Composition / Camera

Eye-level humanism. Morrison's camera sits at eye level with her subjects β€” not above, not below, not at a dramatic angle. This is a deliberate choice: the camera meets the character as an equal. In Fruitvale Station, Oscar Grant is photographed at his own height, in his own space, the camera never condescending or aggrandizing. In Mudbound, the same eye-level approach applies to both the white and Black families β€” the camera's democratic positioning is itself a statement about equality.

Steady with purpose. Morrison works handheld when intimacy demands it and on dolly or Steadicam when the scene requires composure. In Fruitvale Station, the BART platform sequence shifts from controlled Steadicam to handheld chaos as the situation deteriorates β€” the camera technique mirrors the narrative breakdown. In Mudbound, the farming sequences use slow, grounded dolly moves that respect the physical labor and the landscape, while the war flashbacks introduce more aggressive movement. The camera is always MOTIVATED β€” movement serves story, not style.

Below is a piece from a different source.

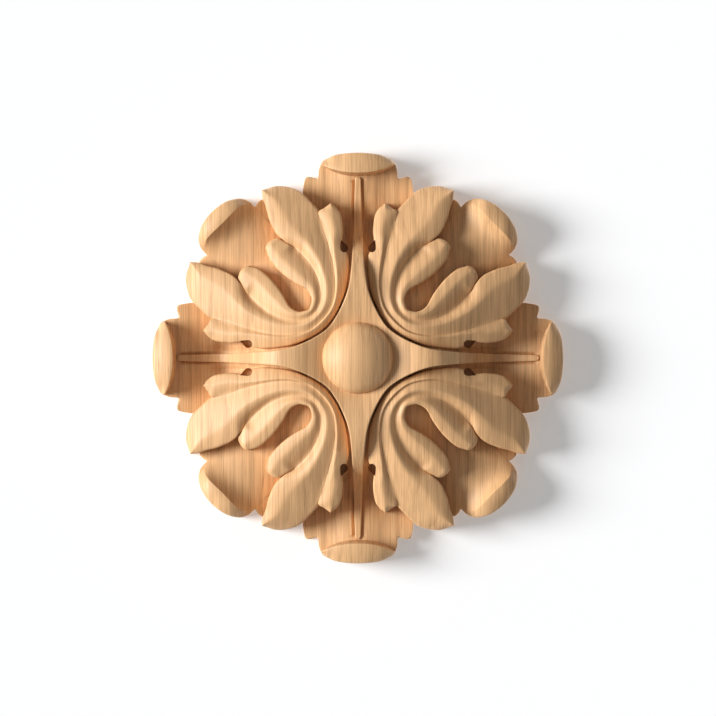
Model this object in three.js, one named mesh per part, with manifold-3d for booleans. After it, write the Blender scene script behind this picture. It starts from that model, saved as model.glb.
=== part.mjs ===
// Carved wooden rosette: a round boss on a four-armed star, a lipped petal behind each arm,
// and in each corner a leaf of three nested lobes round an open eyelet. It is one piece of
// wood, carved from the front and flat behind. Sizes are millimetres. The back lies on the
// wall plane y = 0 with the origin at its centre, the carving faces -Y, and +Z is up.

import * as THREE from 'three'
import { mergeVertices } from 'three/addons/utils/BufferGeometryUtils.js'
import Module from 'manifold-3d'

const wasm = await Module()
wasm.setup()

// Driving sizes. Heights are measured from the flat back.
const rosetteRadius = 60 // centre to the outer rim of an arm's petal
const starHeight = 23.8 // the flat of the star round the boss
const starDish = 1.5 // how far the star sinks towards the foot of the boss
const bossRadius = 10.4
const bossRise = 6 // top of the boss above its foot
const bossSunk = 0.3 // how far the foot of the boss is let into the star
const grooveDepth = 2.5 // the cut between the star and the leaves
const armProud = 0.8 // how far an arm stands above its petal near the rim
const petalTrough = 8.4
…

Wide shots that locate. Morrison uses wide establishing shots to place characters in their physical world β€” the Delta landscape in Mudbound, the Oakland streets in Fruitvale Station, the Wakandan vistas in Black Panther. These aren't postcards. They're context. The wide shot says: this is where this person lives, this is the world that shaped them, this is the ground under their feet.


Specifications

  1. Skin tone is the exposure target. Set exposure for the face. Let everything else fall where it falls. The skin must be warm, dimensional, luminous.
  2. Warm light as default. Golden hour, amber practicals, warm bounce. The world is warm until a narrative reason makes it cold.
  3. Eye-level camera. Meet the character at their own height. No judgment in the angle. The camera is a witness, not a commentator.
  4. Earth-tone palette. Brown, amber, ochre, deep green. The grade preserves warmth. Shadows are brown, not blue.
  5. Light the person, not the room. The source serves the actor's face first. The environment is secondary. If the face is right, the frame is right.